The Spark

the Voice of
The Communist League of Revolutionary Workers–Internationalist

“The emancipation of the working class will only be achieved by the working class itself.”
— Karl Marx

Los Angeles Fracking Boom:
Enormous Dangers and Risks

Mar 19, 2012

In early 2006, smells of sulfur dioxide and crude oil released by oil drilling operations wafted through nearby residential areas in Baldwin Hills, southwest of downtown Los Angeles. Complaints about the odors came from as far as two miles away, and a number of residents evacuated the area.

Residents were stunned that one of the most extensive drilling programs in the state–drilling only hundreds of feet from some residences–had begun.

Oil companies had been quietly drilling new wells since 2002, using a technique called hydraulic fracturing, or “fracking.” By injecting a mixture of water, sand, and toxic chemicals under high pressure into the ground, drillers are able to gain access to hard-to-reach deposits of oil and natural gas.

Nationwide, fracking has been driving an oil and natural gas boom. California is becoming one of the most important centers of this new oil boom. This has created mounting anxiety in communities throughout the Los Angeles region, from Culver City to Monterey Park, where residents are slowly discovering that new oil drilling using fracking has gone on for years, sometimes in densely populated areas.

Injecting huge amounts of substances, including toxic chemicals, into the ground multiplies the usual dangers of oil spills and hazardous gas leaks.
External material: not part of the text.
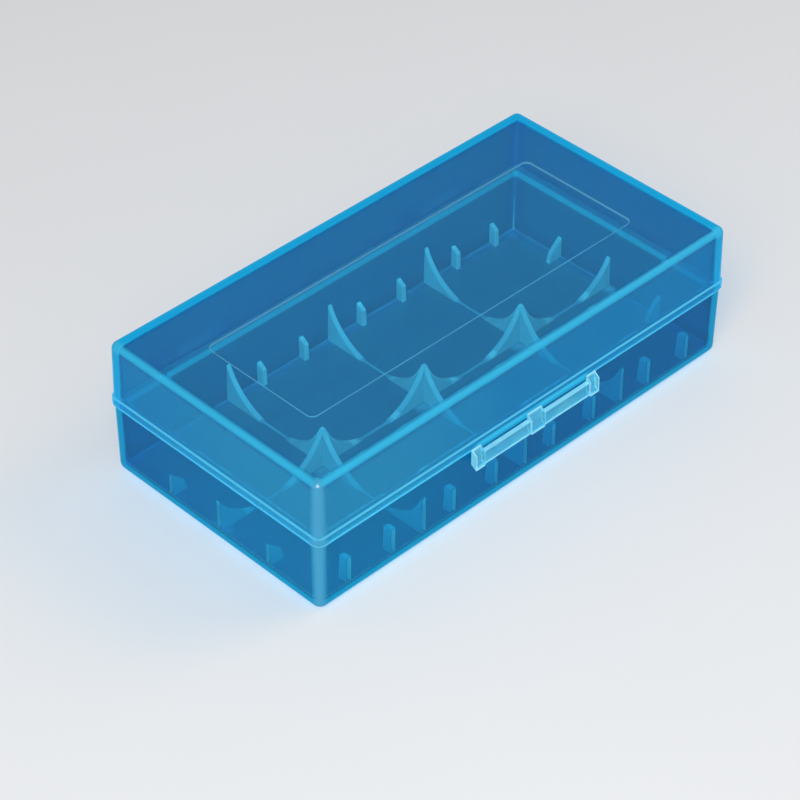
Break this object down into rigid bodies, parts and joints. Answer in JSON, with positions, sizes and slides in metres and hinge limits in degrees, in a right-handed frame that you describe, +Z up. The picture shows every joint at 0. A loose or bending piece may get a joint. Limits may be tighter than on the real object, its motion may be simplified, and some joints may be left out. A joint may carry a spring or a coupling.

Toxic chemicals injected into the ground often pollute the water table. Fracking has also been found to be responsible for setting off earthquakes! The United States Geological Survey (USGS) reports that, “Earthquakes induced by human activity have been documented in a few locations” in the United States, Japan, and Canada, “the cause [of which] was injection of fluids into deep wells for waste disposal and secondary recovery of oil, and the use of reservoirs for water supplies.” Seismologists at Columbia University recently reported that several earthquakes in Ohio throughout 2011–including a substantial, magnitude 4.0 on New Year’s Eve that had hit Youngstown–are linked to the hydraulic fracturing process.

Obviously, there is the danger that fracking in the vastly populated Los Angeles region, that sits on literally thousands of earthquake faults, could set off a much worse catastrophe.

However, when residents and community groups have looked to government authorities for help, they have been met by a wall of silence. A 2005 amendment to the Safe Drinking Water Act, pushed through by Republican George Bush, allows oil companies to not divulge what chemicals they inject into the ground. As for the state government, only last month, Democratic Governor Jerry Brown declared that he would make sure that there would be minimal oversight over the oil industry, and even fired two top state regulators who opposed him on this.

Obviously for the politicians of both parties, what counts above all else are the profits of the oil and gas industry. Their watchword is: Let the health and safety of millions of people be damned!